Dunn, though, said his legs were shaking before Game 4 because he was so anxious to play in his first Cup Final game.
"There's no real way to prepare yourself for a game like that," he said.
However, he got into the flow quick with an assist on his first shift.
Dunn got the puck at the left point on a pass from defenseman Alex Pietrangelo and quickly shot toward the net. Forward Zach Sanford redirected the shot on Bruins goalie Tuukka Rask, and center Ryan O'Reilly got the rebound and scored on a wraparound 43 seconds into the game.
Video: BOS@STL, Gm4: O'Reilly pots early wraparound goal
"He is dynamic," Pietrangelo said. "I'm sure for him there were some nerves but to get that first shift, get an assist, a nice simple play got things going for him."
Dunn thanked Blues assistant Mike Van Ryn for making his first shift be an offensive zone start. It was the first of 10 shifts that started with an offensive zone face-off, a strategy that allowed him to feel in his element in his first game back.
He took two shifts totaling 29 seconds after O'Reilly's second goal gave the Blues a 3-2 lead with 9:22 remaining in the third period, but that was as much by design as how often Dunn started in the offensive zone.

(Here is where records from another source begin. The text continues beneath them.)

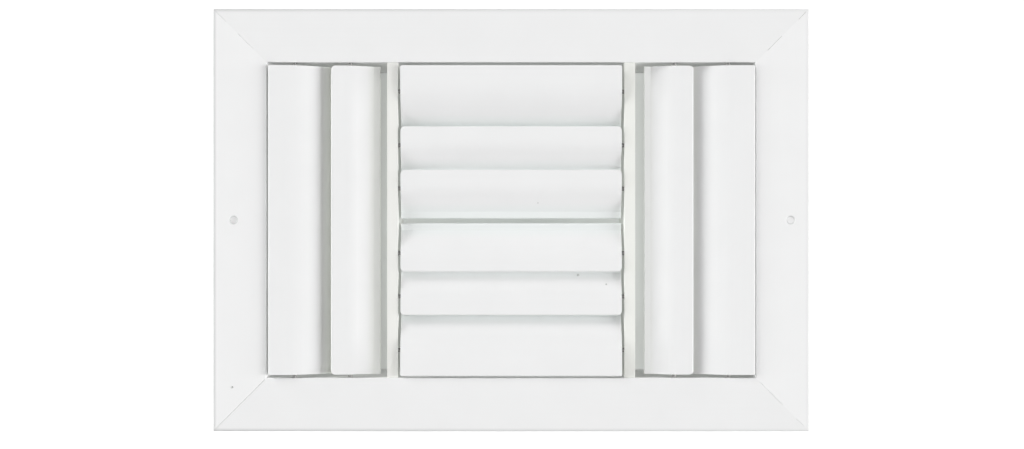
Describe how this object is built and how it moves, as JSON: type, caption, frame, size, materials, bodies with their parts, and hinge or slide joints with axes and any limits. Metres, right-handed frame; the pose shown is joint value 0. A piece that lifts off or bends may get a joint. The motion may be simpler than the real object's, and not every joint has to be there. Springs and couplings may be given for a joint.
{
  "type": "ceiling air register",
  "caption": "Rectangular ceiling air register with a flat mitred frame, two dividers and curved blades that turn one by one to throw air four ways.",
  "frame": {"origin": "centre of the air opening, on the ceiling plane that the flange's lip meets", "axes": "+Z out of the face, into the room, so it points down once the vent is up; -Z into the duct; +X along the long side, to the right in the picture; +Y up in the picture. As modelled the vent lies on the rim of its neck, face up"},
  "size_m": [0.3492, 0.2476, 0.0476],
  "materials": {
    "frame_white": "white powder coat on extruded aluminium, satin",
    "blade_white": "white powder coat on extruded aluminium, satin",
    "divider_white": "warm white powder coat on extruded aluminium, satin",
    "bare_metal": "bare mill finish",
    "screw_steel": "zinc plated"
  },
  "bodies": {
    "frame": {"rail_top": "frame_white", "rail_bottom": "frame_white", "rail_left": "frame_white", "rail_right": "frame_white", "corner_key_top_left": "bare_metal", "corner_key_top_right": "bare_metal", "corner_key_bottom_left": "bare_metal", "corner_key_bottom_right": "bare_metal", "divider_left": "divider_white", "divider_right": "divider_white", "screws_left": "screw_steel", "screws_right": "screw_steel"},
    "left_outer": {"blade_left_outer": "blade_white", "pins_left_outer": "bare_metal"},
    "left_inner": {"blade_left_inner": "blade_white", "pins_left_inner": "bare_metal"},
    "right_inner": {"blade_right_inner": "blade_white", "pins_right_inner": "bare_metal"},
    "right_outer": {"blade_right_outer": "blade_white", "pins_right_outer": "bare_metal"},
    "level_1": {"blade_level_1": "blade_white", "pins_level_1": "bare_metal"},
    "level_2": {"blade_level_2": "blade_white", "pins_level_2": "bare_metal"},
    "level_3": {"blade_level_3": "blade_white", "pins_level_3": "bare_metal"},
    "level_4": {"blade_level_4": "blade_white", "pins_level_4": "bare_metal"},
    "level_5": {"blade_level_5": "blade_white", "pins_level_5": "bare_metal"},
    "level_6": {"blade_level_6": "blade_white", "pins_level_6": "bare_metal"}
  },
  "joints": [
    {"name": "left_outer_turn", "type": "hinge", "parent": "frame", "child": "left_outer", "pos_m": [-0.12712, 0, 0.0013], "axis": [0, 1, 0], "range_deg": [-7.5, 41.5]},
    {"name": "left_inner_turn", "type": "hinge", "parent": "frame", "child": "left_inner", "pos_m": [-0.09453, 0, 0.0013], "axis": [0, 1, 0], "range_deg": [-5, 44]},
    {"name": "right_inner_turn", "type": "hinge", "parent": "frame", "child": "right_inner", "pos_m": [0.09573, 0, 0.0013], "axis": [0, -1, 0], "range_deg": [-1, 48]},
    {"name": "right_outer_turn", "type": "hinge", "parent": "frame", "child": "right_outer", "pos_m": [0.12752, 0, 0.0013], "axis": [0, -1, 0], "range_deg": [-2.5, 46.5]},
    {"name": "level_1_turn", "type": "hinge", "parent": "frame", "child": "level_1", "pos_m": [0, 0.07558, 0.0013], "axis": [1, 0, 0], "range_deg": [-4, 45]},
    {"name": "level_2_turn", "type": "hinge", "parent": "frame", "child": "level_2", "pos_m": [0, 0.04403, 0.0013], "axis": [1, 0, 0], "range_deg": [-4, 45]},
    {"name": "level_3_turn", "type": "hinge", "parent": "frame", "child": "level_3", "pos_m": [0, 0.01855, 0.0013], "axis": [1, 0, 0], "range_deg": [-4, 45]},
    {"name": "level_4_turn", "type": "hinge", "parent": "frame", "child": "level_4", "pos_m": [0, -0.0193, 0.0013], "axis": [-1, 0, 0], "range_deg": [-4, 45]},
    {"name": "level_5_turn", "type": "hinge", "parent": "frame", "child": "level_5", "pos_m": [0, -0.04478, 0.0013], "axis": [-1, 0, 0], "range_deg": [-4, 45]},
    {"name": "level_6_turn", "type": "hinge", "parent": "frame", "child": "level_6", "pos_m": [0, -0.07633, 0.0013], "axis": [-1, 0, 0], "range_deg": [-4, 45]}
  ]
}
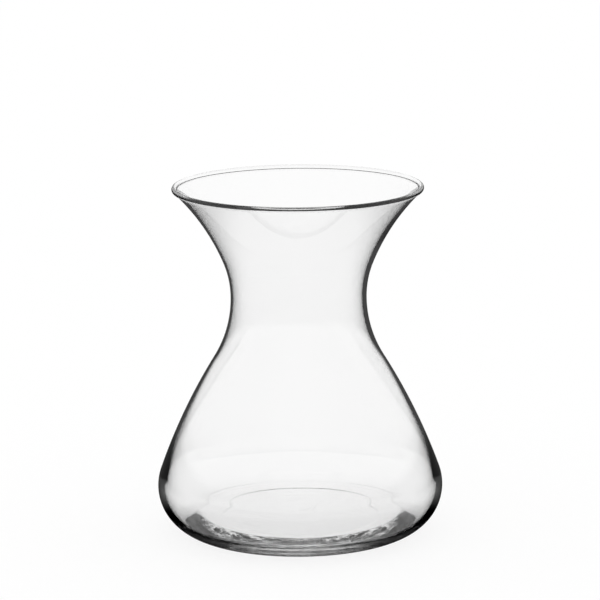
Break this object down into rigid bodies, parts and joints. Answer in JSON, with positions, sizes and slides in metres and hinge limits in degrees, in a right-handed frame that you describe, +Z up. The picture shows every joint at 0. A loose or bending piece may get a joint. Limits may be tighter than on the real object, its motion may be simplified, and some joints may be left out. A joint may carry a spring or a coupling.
{
  "type": "bulb vase",
  "caption": "Clear blown glass vase with a flared mouth, narrow waist, wide rounded belly and thick base, for growing a flower bulb over water.",
  "frame": {"origin": "centre of the ring that the foot stands on, on the table", "axes": "+Z up along the vase's axis of revolution, X and Y across it"},
  "size_m": [0.1464, 0.1464, 0.18],
  "materials": {
    "clear_glass": "clear, smooth, fire-polished"
  },
  "bodies": {
    "root": {"glass_vase": "clear_glass"}
  },
  "joints": []
}
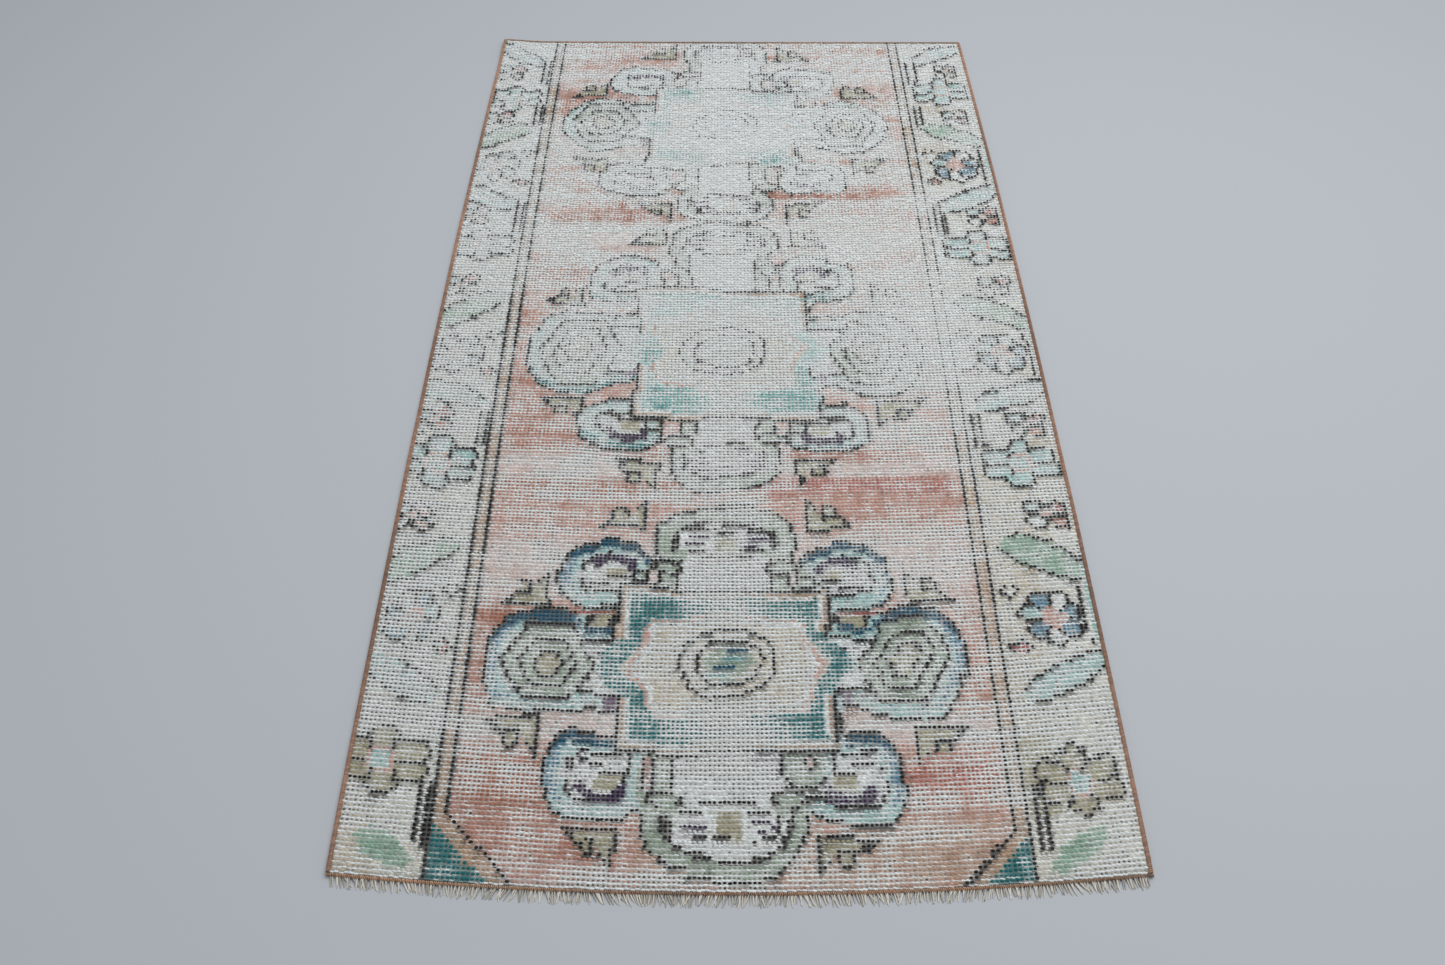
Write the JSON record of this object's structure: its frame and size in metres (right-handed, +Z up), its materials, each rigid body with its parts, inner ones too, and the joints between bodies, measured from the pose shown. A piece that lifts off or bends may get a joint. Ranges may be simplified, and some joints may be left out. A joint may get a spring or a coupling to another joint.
{
  "type": "runner rug",
  "caption": "Small hand-knotted wool runner rug with cartouche medallions, side borders, wrapped selvedges and a short fringe at each end.",
  "frame": {"origin": "centre of the rug's outline, on the floor plane that it lies on", "axes": "+X across the rug, +Y along it from the end with the longer fringe, +Z up through the pile"},
  "size_m": [0.878, 1.7782, 0.006],
  "materials": {
    "ground": "plain-woven undyed cotton and wool, worn",
    "border": "low wool pile, cream and sage, faded",
    "guard": "low wool pile, tan and black-brown lines",
    "field": "low wool pile, madder and salmon, faded in bands",
    "medallion": "low wool pile, ivory, sage, teal and aubergine, worn",
    "spandrel": "low wool pile, teal",
    "core": "twisted undyed cord",
    "wrap": "copper-brown yarn wound close",
    "overcast": "brown stitching over the cut end",
    "fringe": "loose undyed warp ends"
  },
  "bodies": {
    "root": {"ground_weave": "ground", "pile_border_left": "border", "pile_border_right": "border", "pile_guard_left": "guard", "pile_guard_right": "guard", "pile_field": "field", "pile_medallion_near": "medallion", "pile_medallion_middle": "medallion", "pile_medallion_far": "medallion", "pile_spandrel_left": "spandrel", "pile_spandrel_right": "spandrel", "selvedge_core_left": "core", "selvedge_core_right": "core", "selvedge_wrap_left": "wrap", "selvedge_wrap_right": "wrap", "end_overcast_near": "overcast", "end_overcast_far": "overcast", "fringe_near": "fringe", "fringe_far": "fringe"}
  },
  "joints": []
}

Dunn's job is to help St. Louis get the puck, beat the forecheck, get it into the offensive zone and be dangerous there. His job is to help the Blues get a lead, which until Game 4 they hadn't done since they held a 2-0 lead 22 minutes into Game 1 before blowing it and losing 4-2.
He'll be back again trying to do his job in Game 5, and it might even be easier for Dunn if Chara is out of the lineup for the same reason that cost him six games and a smile.
"Man, it's scary," Dunn said. "There's never a good situation when a puck is in someone's face."